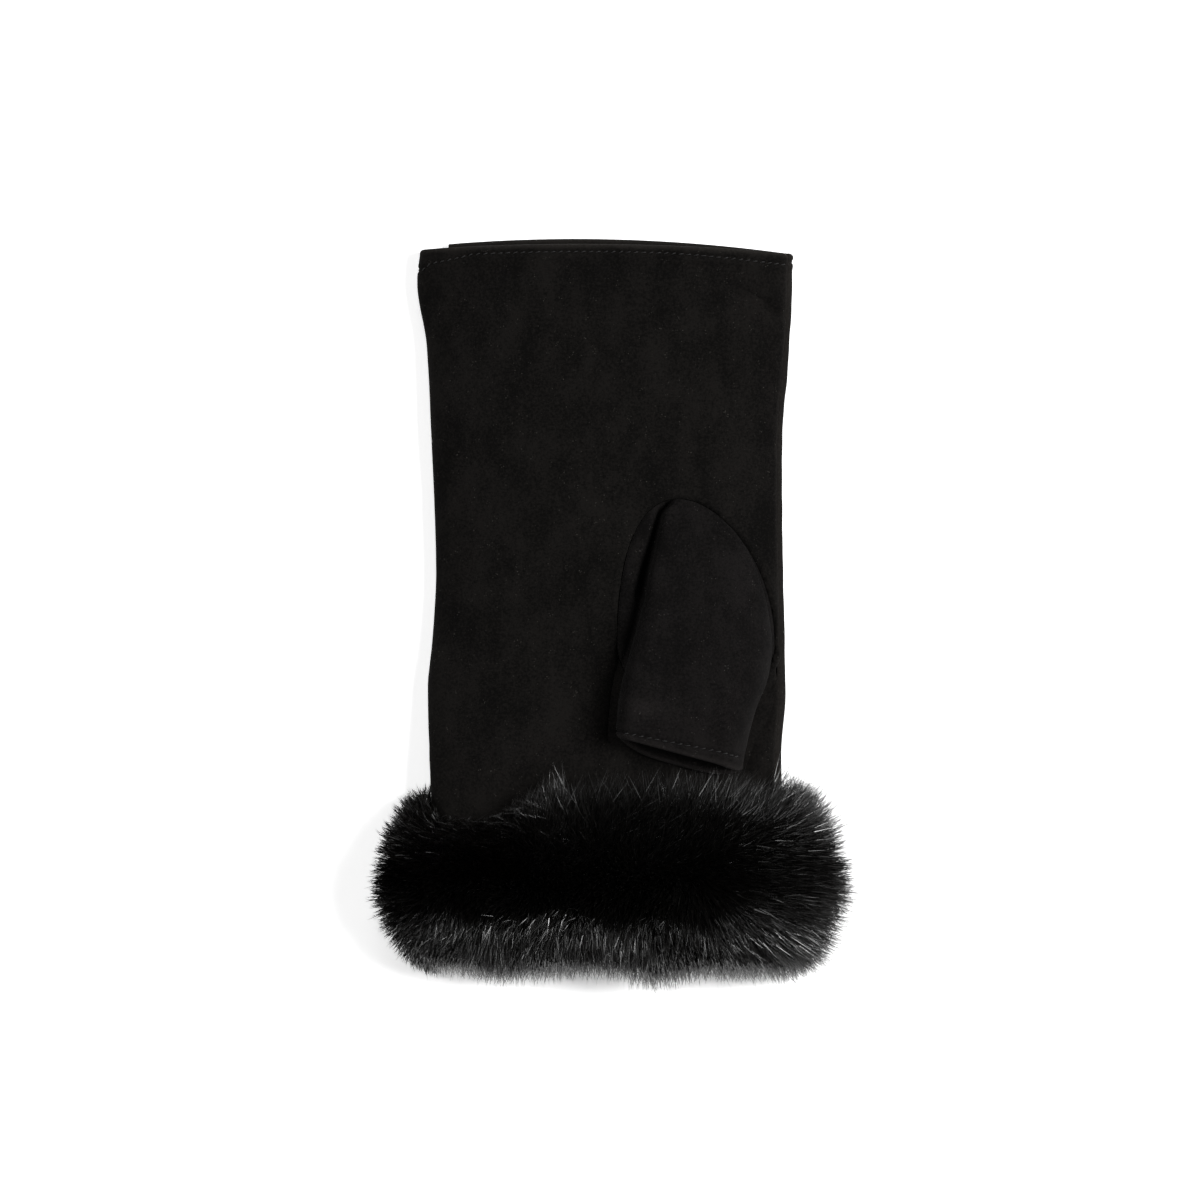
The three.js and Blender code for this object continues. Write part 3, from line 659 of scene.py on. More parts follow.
def closed_tube(grid):
    """Points and faces of a tube of loops, closed at both ends by a fan round its middle."""
    rows, cols = grid.shape[:2]
    ends = [grid[0].mean(0)[None], grid[-1].mean(0)[None]]
    points = np.concatenate([grid.reshape(-1, 3), *ends])
    j = np.arange(cols)
    k = (j + 1) % cols
    end = (rows - 1) * cols
    fans = np.concatenate([
        np.stack([0 * j + rows * cols, k, j], axis=1),
        np.stack([0 * j + rows * cols + 1, end + j, end + k], axis=1)])
    return points, outward(points, grid_faces(rows, cols, wrap=True), fans)


# %% The sleeve
def thumb_stitch_inset(t):
    """The rim's stitches draw away from it towards the right."""
    return 1.5 + 2.6 * t


#    centre         degrees  length  width  depth
SLEEVE_DENTS = [
    ((9.5, -24.0), 20, 7.0, 3.0, -0.7),
    ((33.0, -26.0), 62, 9.0, 2.6, 0.6),
    ((20.0, -6.0), 78, 17.0, 4.0, 0.45),
]


def sleeve_grid():
    """Outer loops to the rim, round it in a half circle, and inner loops to the room's end."""
    last = 1 - HEM_ROLL / THUMB_LENGTH
    outer = np.concatenate([np.linspace(0.03, 0.9, 84), np.linspace(0.9, last, 22)[1:]])
    roll = np.linspace(0, np.pi, 11)[1:-1]
    inner = np.concatenate([np.linspace(last, 0.92, 10), np.linspace(0.9, ROOM_START, 26)])
    turned = np.clip((inner - (1 - HEM_TURN / THUMB_LENGTH)) * THUMB_LENGTH / 0.6, 0, 1)
    share = np.concatenate([outer, 0 * roll + last, inner])
    wall_inset = LEATHER + (HEM_WALL - LEATHER) * turned
    inset = np.concatenate([0 * outer, HEM_ROLL * (1 - np.cos(roll)), wall_inset])
    past = np.concatenate([0 * outer, HEM_ROLL * np.sin(roll), 0 * inner])
    grid, t, lift = thumb_loops(share, inset, past)
    x, y = grid[..., 0], grid[..., 1]
    from_rim = (1 - share)[:, None] * THUMB_LENGTH - past[:, None]
    outside = (np.arange(len(share)) < len(outer))[:, None] * (lift > 0.02)
    height = 0.16 * waves(x, y, 16, 46, 7) + 0.05 * waves(x, y, 5, 12, 12)
    height = height * np.clip((from_rim - 3) / 8, 0.1, 1) * np.clip(share[:, None] * 3, 0, 1)
    height += groove(np.abs(from_rim - thumb_stitch_inset(t)), 0.45, 0.36, 0.5)
    for shape in SLEEVE_DENTS:
        height += dent(x, y, *shape)
    height = height * outside * shoulder(1 - t, 0.12)
    out = -normals_of(np.concatenate([grid, grid[:, :1]], axis=1))[:, :-1]
    # Lighter at the rim, where it is rubbed, and a painted highlight along the sleeve's right edge
    right_edge_highlight = outside * bell(1 - t, 0.035) * np.clip(5 * share[:, None] - 3.2, 0, 1)
    wear_and_highlight = bell(from_rim, 1.1) + 0.4 * right_edge_highlight
    # Painted highlight: a lit bulge low on the sleeve's left, made lighter
    wear_and_highlight -= outside * dent(x, y, (11.5, -26.8), -8, 6.0, 2.4, 0.5)
    return grid + out * height[..., None], np.minimum(wear_and_highlight, 1)


sleeve, sleeve_wear_and_highlight = sleeve_grid()
thumb = make_piece("thumb_suede", *closed_tube(sleeve))
paint(thumb, "wear_and_highlight", np.append(sleeve_wear_and_highlight.ravel(), [0, 0]))

# %% [markdown]
# The root is a thin plate with the seam's outline. Its top follows the palm, swells between
# the seam and the crease, and dips beside the crease, where the sleeve hangs over it.

# %% The root plate and the way in
def crease_dip(x, y):
    """The fold beside the sleeve: a narrow valley, deeper and wider near its top."""
    whole = line_distance(x + 0.9, y, sleeve_edge(1))
    top = line_distance(x + 1.1, y, sleeve_edge(1, 0.05, 0.42))
    return -1.0 * bell(whole, 0.9) - 1.8 * bell(top, 1.3)


def plate(inset, low, high, rings=48, cols=190):
    """A closed plate with the seam's outline: rings of points out to the seam, over and under."""
    angle = np.linspace(0, 2 * np.pi, cols, endpoint=False)
    edge_x, edge_y = oval(angle, inset)
    out = np.sin(np.linspace(0.02, np.pi / 2, rings))
    out = np.concatenate([out, out[::-1]])[:, None]
    x = SEAM_CENTRE_X - 2.5 + (edge_x + 2.5 - SEAM_CENTRE_X) * out
    y = SEAM_WIDE_Y + 8.0 + (edge_y - 8.0 - SEAM_WIDE_Y) * out
    upper = (np.arange(2 * rings) < rings)[:, None]
    z = np.where(upper, high(x, y), low(x, y))
    return closed_tube(np.stack([x, y, z], axis=2))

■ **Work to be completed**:
Write out each line of the data above again, exactly as given.

■ **Written answer**:
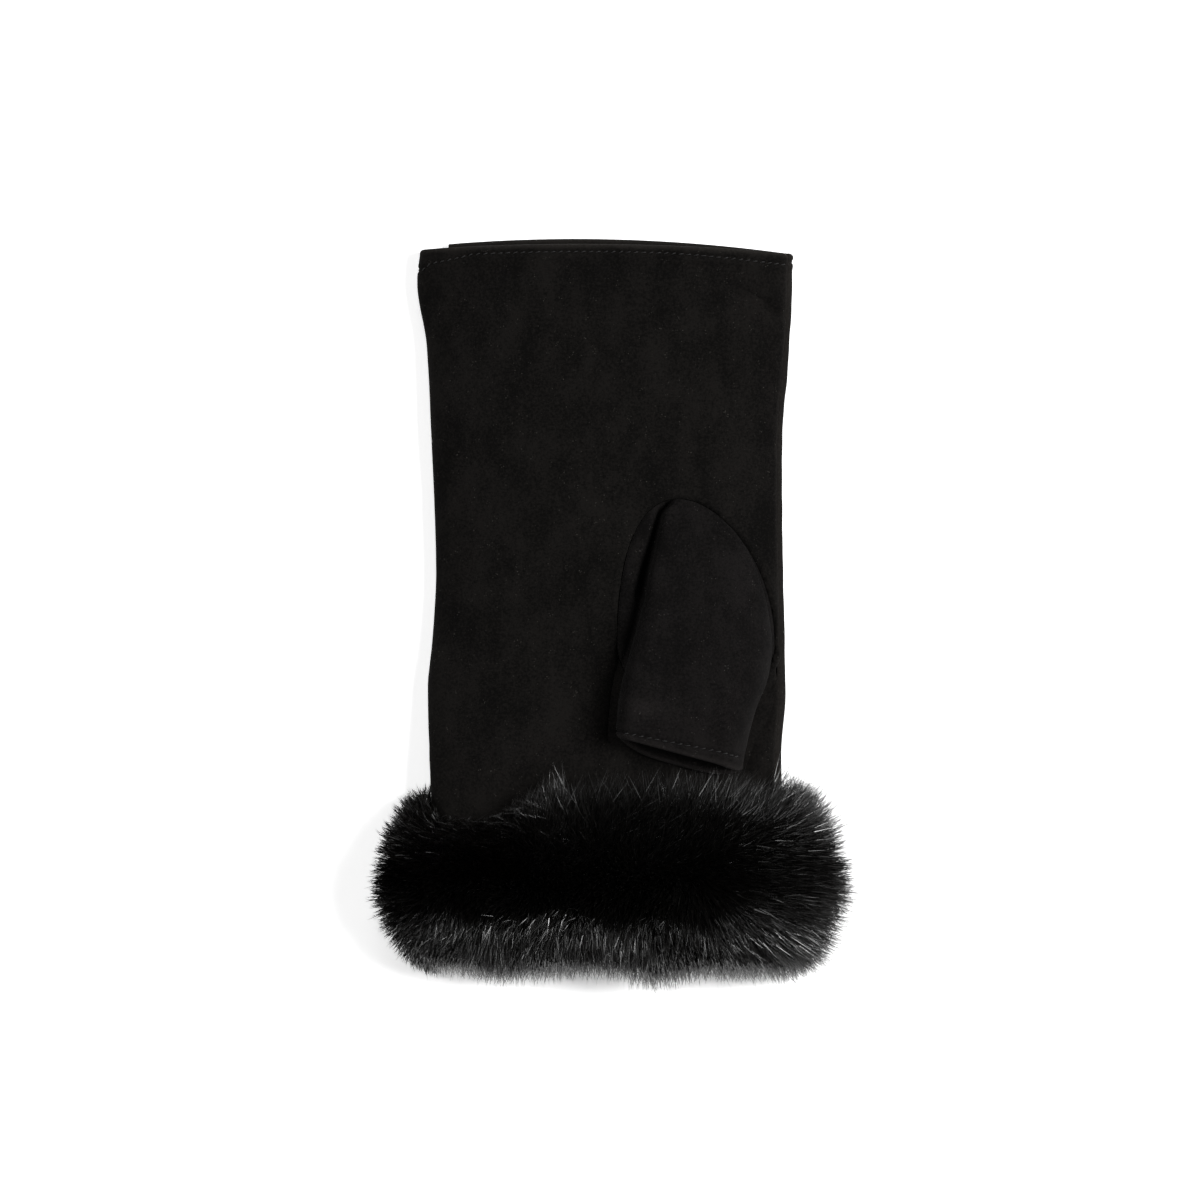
The three.js and Blender code for this object continues. Write part 3, from line 659 of scene.py on. More parts follow.
def closed_tube(grid):
    """Points and faces of a tube of loops, closed at both ends by a fan round its middle."""
    rows, cols = grid.shape[:2]
    ends = [grid[0].mean(0)[None], grid[-1].mean(0)[None]]
    points = np.concatenate([grid.reshape(-1, 3), *ends])
    j = np.arange(cols)
    k = (j + 1) % cols
    end = (rows - 1) * cols
    fans = np.concatenate([
        np.stack([0 * j + rows * cols, k, j], axis=1),
        np.stack([0 * j + rows * cols + 1, end + j, end + k], axis=1)])
    return points, outward(points, grid_faces(rows, cols, wrap=True), fans)


# %% The sleeve
def thumb_stitch_inset(t):
    """The rim's stitches draw away from it towards the right."""
    return 1.5 + 2.6 * t


#    centre         degrees  length  width  depth
SLEEVE_DENTS = [
    ((9.5, -24.0), 20, 7.0, 3.0, -0.7),
    ((33.0, -26.0), 62, 9.0, 2.6, 0.6),
    ((20.0, -6.0), 78, 17.0, 4.0, 0.45),
]


def sleeve_grid():
    """Outer loops to the rim, round it in a half circle, and inner loops to the room's end."""
    last = 1 - HEM_ROLL / THUMB_LENGTH
    outer = np.concatenate([np.linspace(0.03, 0.9, 84), np.linspace(0.9, last, 22)[1:]])
    roll = np.linspace(0, np.pi, 11)[1:-1]
    inner = np.concatenate([np.linspace(last, 0.92, 10), np.linspace(0.9, ROOM_START, 26)])
    turned = np.clip((inner - (1 - HEM_TURN / THUMB_LENGTH)) * THUMB_LENGTH / 0.6, 0, 1)
    share = np.concatenate([outer, 0 * roll + last, inner])
    wall_inset = LEATHER + (HEM_WALL - LEATHER) * turned
    inset = np.concatenate([0 * outer, HEM_ROLL * (1 - np.cos(roll)), wall_inset])
    past = np.concatenate([0 * outer, HEM_ROLL * np.sin(roll), 0 * inner])
    grid, t, lift = thumb_loops(share, inset, past)
    x, y = grid[..., 0], grid[..., 1]
    from_rim = (1 - share)[:, None] * THUMB_LENGTH - past[:, None]
    outside = (np.arange(len(share)) < len(outer))[:, None] * (lift > 0.02)
    height = 0.16 * waves(x, y, 16, 46, 7) + 0.05 * waves(x, y, 5, 12, 12)
    height = height * np.clip((from_rim - 3) / 8, 0.1, 1) * np.clip(share[:, None] * 3, 0, 1)
    height += groove(np.abs(from_rim - thumb_stitch_inset(t)), 0.45, 0.36, 0.5)
    for shape in SLEEVE_DENTS:
        height += dent(x, y, *shape)
    height = height * outside * shoulder(1 - t, 0.12)
    out = -normals_of(np.concatenate([grid, grid[:, :1]], axis=1))[:, :-1]
    # Lighter at the rim, where it is rubbed, and a painted highlight along the sleeve's right edge
    right_edge_highlight = outside * bell(1 - t, 0.035) * np.clip(5 * share[:, None] - 3.2, 0, 1)
    wear_and_highlight = bell(from_rim, 1.1) + 0.4 * right_edge_highlight
    # Painted highlight: a lit bulge low on the sleeve's left, made lighter
    wear_and_highlight -= outside * dent(x, y, (11.5, -26.8), -8, 6.0, 2.4, 0.5)
    return grid + out * height[..., None], np.minimum(wear_and_highlight, 1)


sleeve, sleeve_wear_and_highlight = sleeve_grid()
thumb = make_piece("thumb_suede", *closed_tube(sleeve))
paint(thumb, "wear_and_highlight", np.append(sleeve_wear_and_highlight.ravel(), [0, 0]))

# %% [markdown]
# The root is a thin plate with the seam's outline. Its top follows the palm, swells between
# the seam and the crease, and dips beside the crease, where the sleeve hangs over it.

# %% The root plate and the way in
def crease_dip(x, y):
    """The fold beside the sleeve: a narrow valley, deeper and wider near its top."""
    whole = line_distance(x + 0.9, y, sleeve_edge(1))
    top = line_distance(x + 1.1, y, sleeve_edge(1, 0.05, 0.42))
    return -1.0 * bell(whole, 0.9) - 1.8 * bell(top, 1.3)


def plate(inset, low, high, rings=48, cols=190):
    """A closed plate with the seam's outline: rings of points out to the seam, over and under."""
    angle = np.linspace(0, 2 * np.pi, cols, endpoint=False)
    edge_x, edge_y = oval(angle, inset)
    out = np.sin(np.linspace(0.02, np.pi / 2, rings))
    out = np.concatenate([out, out[::-1]])[:, None]
    x = SEAM_CENTRE_X - 2.5 + (edge_x + 2.5 - SEAM_CENTRE_X) * out
    y = SEAM_WIDE_Y + 8.0 + (edge_y - 8.0 - SEAM_WIDE_Y) * out
    upper = (np.arange(2 * rings) < rings)[:, None]
    z = np.where(upper, high(x, y), low(x, y))
    return closed_tube(np.stack([x, y, z], axis=2))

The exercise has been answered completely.